Occupational Health and Safety Courses

What Occupational Health And Safety Courses Can Do For You

For every career, there are corresponding courses to help you improve your skills and enhance your knowledge. When you’ve got more qualifications than the next candidate, you’re bound to get that job you want. In particularly risky workplaces like the construction industry, gaining sufficient skills and knowledge is more than just landing that job or climbing up the organisational ladder, one or two positions higher.

For jobs involving specific hazards, workers are required to complete occupational health and safety courses. These will range from the basic short courses, like achieving your construction induction card or white card, to the more complex diploma courses, which may be mandatory for managers and practitioners with specific health and safety responsibilities in the workplace.

When you register for an occupational health and safety course, you’ll learn about the national codes of practice. You’ll be informed about OHS legislation. You’ll better understand your responsibilities and those of other workers when it comes to duty of care. You’ll discover the procedures necessary to identify hazards and how to control risks in any workplace.

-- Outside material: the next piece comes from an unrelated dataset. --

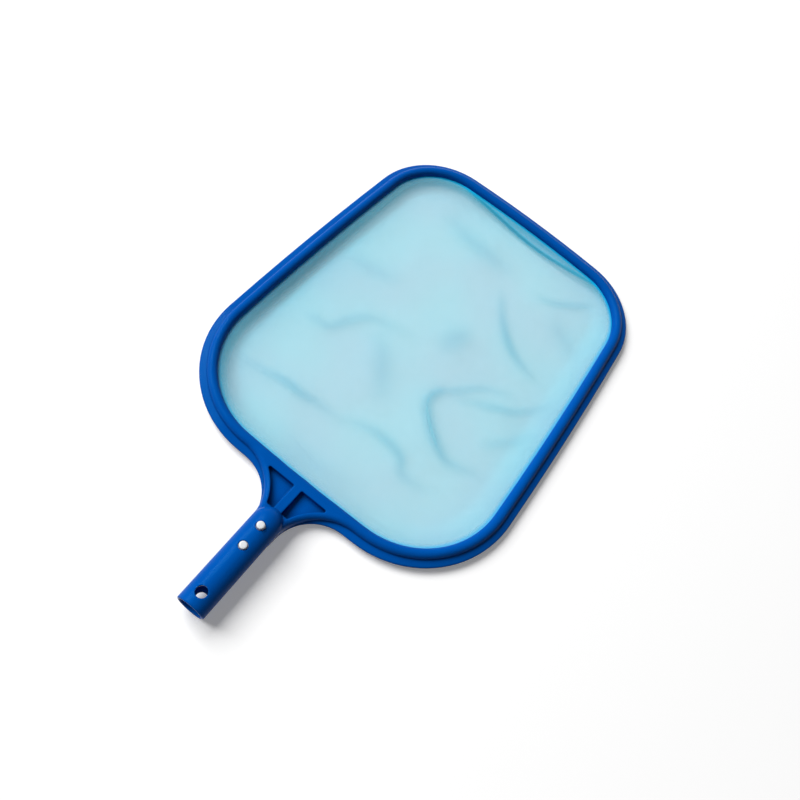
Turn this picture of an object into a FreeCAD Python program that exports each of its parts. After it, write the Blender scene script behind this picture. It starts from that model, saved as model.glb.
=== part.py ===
import FreeCAD, Part
import math
import os
from FreeCAD import Vector

# Flat leaf skimmer for a telescopic pool pole, lying on its back on the floor.
# X runs from the open end of the handle to the leading edge, Y across the net, Z up.
# Every piece is drawn with X = 0 at the open end of the handle and Z = 0 on the
# floor, and is moved at the end so that the origin is the middle of the footprint.
# All sizes are in millimetres.

# handle tube, which slips into the end of the pole
handle_radius = 14.0
handle_wall = 2.4
handle_length = 93.0
handle_nose_length = 15.0
handle_mouth_chamfer = 0.8
cross_hole_radius = 5.25
cross_hole_from_mouth = 13.7

# opening of the rim: a rounded trapezoid, wider at the handle, with bowed sides
opening_length = 371.0
near_width = 305.0
far_width = 270.0
near_corner_radius = 87.0
far_corner_radius = 62.5
near_bow = 4.1
far_bow = 6.9
side_bow = 4.5
mouth_to_opening = 147.0

# section of the rim, measured outwards from the opening and up from the floor
bead_width = 10.0
rim_height = 15.5
rim_wall = 2.4
net_seat_height = 9.0
channel_height = 12.6
flange_width = 6.9
flange_underside = 6.0
flange_root_height = 10.0
flange_edge_height = 8.2
flange_edge_bevel = 0.6
flange_edge_land = 1.2

# gusset between the rim and the handle
lip_neck_radius = 43.0
wall_neck_radius = 50.0
wall_tuck = 0.6
wall_thickness = 5.4
web_root_spread = 6.0
lip_overlap = 1.5
fairing_run = 22.0
fairing_end_half_width = 7.5
crest_drop = 0.3
ramp_run = 35.0
ramp_rise = 9.8
ramp_overlap = 1.0
bar_width = 11.2
pocket_length = 29.0
pocket_rib = 8.2
pocket_corner_radius = 1.6
pocket_corner_share = 0.45
pocket_floor_bevel = 1.0
pocket_floor_height = 9.2

# fine mesh and the hoop that clamps its edge
net_thickness = 0.6
net_sag_run = 24.0
net_floor_gap = 1.0
hoop_clearance = 0.15
hoop_foot = 2.0
hoop_wall = 1.5
hoop_tongue_clearance = 0.5

# acetal snap clip inside the handle
button_radius = 3.6
button_hole_clearance = 0.7
button_dome = 0.9
button_crown = 1.6
button_crown_steps = 2
outer_button_from_mouth = 63.0
inner_button_from_mouth = 84.7
inner_button_rise = 3.0
clip_pivot_from_mouth = 36.0
clip_clearance = 0.1
clip_half_width = 5.5
clip_leg_thickness = 2.8
clip_tip = 4.5
clip_tip_rounding = 0.7
clip_end_gap = 0.2
knuckle_radius = 1.0
knuckle_rise = 0.3
knuckle_gap = 0.6
knuckle_half_width = 3.6
knuckle_clearance = 0.05
floor_gap = 0.2

# points closer than this are one point
same_point = 0.001

# sizes that follow from those above
flange_reach = bead_width + flange_width
handle_axis_height = handle_radius + inner_button_rise + floor_gap
bore_radius = handle_radius - handle_wall
clip_end = inner_button_from_mouth + button_radius + clip_tip
bore_depth = clip_end + clip_end_gap
near_chord = mouth_to_opening + near_bow
far_chord = near_chord + opening_length
overall_length = far_chord + far_bow + flange_reach
net_underside = net_seat_height - net_thickness
neck_half_width = handle_radius - wall_tuck
web_edge_radius = bead_width / 2 - crest_drop


def polar(centre, radius, angle):
    """Point at a distance and an angle from a centre, in the floor plane."""
    return centre + Vector(radius * math.cos(angle), radius * math.sin(angle), 0)


def heading(a, b):
    """Angle of the line from a to b."""
    return math.atan2(b.y - a.y, b.x - a.x)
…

You’ll also learn about the systematic and effective approaches to incident reporting and how such reports can impact future risk control measures.

Essentially, you will gain a deeper understanding of your role in upholding the safety standards of your workplace and acquire the necessary skills to act accordingly should anything bad happen.

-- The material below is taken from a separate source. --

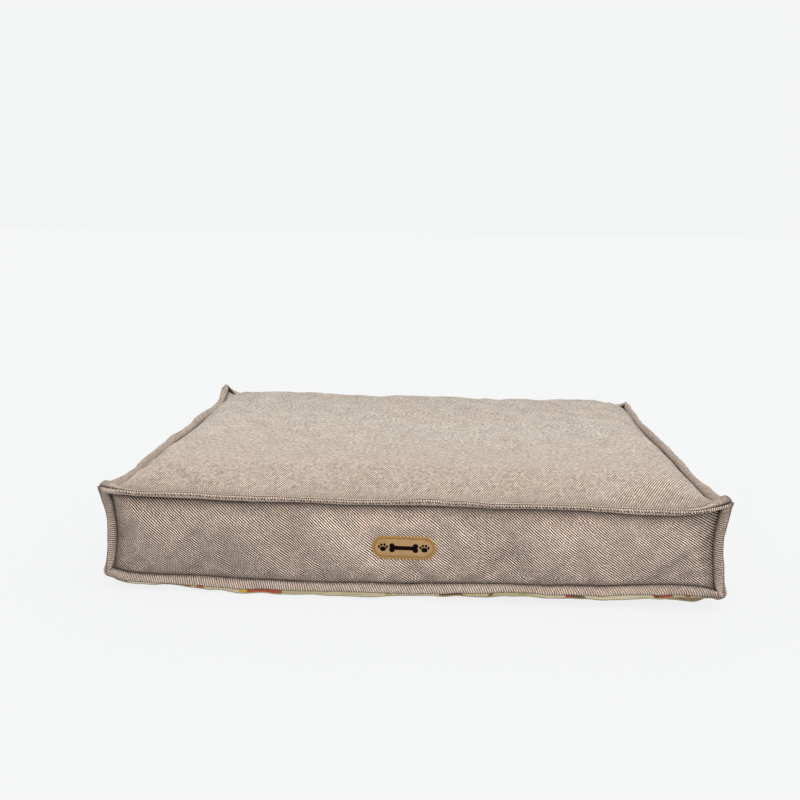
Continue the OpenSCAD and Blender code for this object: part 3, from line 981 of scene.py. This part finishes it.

Aside from the usual and mandatory courses on occupational health and safety, there are also courses designed for certain work environments like mining induction courses and specific OHS programmes on asbestos and hazardous substances and dangerous goods.

According to Safe Work Australia current findings, 140 work-related fatalities have been documented this year, which has gone down from the previous year’s 212 deaths. Most of these tragic fatalities have occurred in the transport and warehousing industry with agriculture and fishing coming in second, and construction coming in third.

While numbers for work-related fatalities may have decreased, the hope is to see those numbers come down to zero. By making safety training mandatory, like accomplishing the white card for construction personnel, and by requiring all workplaces to comply with occupational health and safety standards, you and your co-workers can carry out tasks in an accident-free environment. And though certain hazards in certain workplaces cannot be entirely eliminated and risks become unavoidable, the courses you take will allow you to immediately recognise such hazards and, accordingly, manage the resulting risks.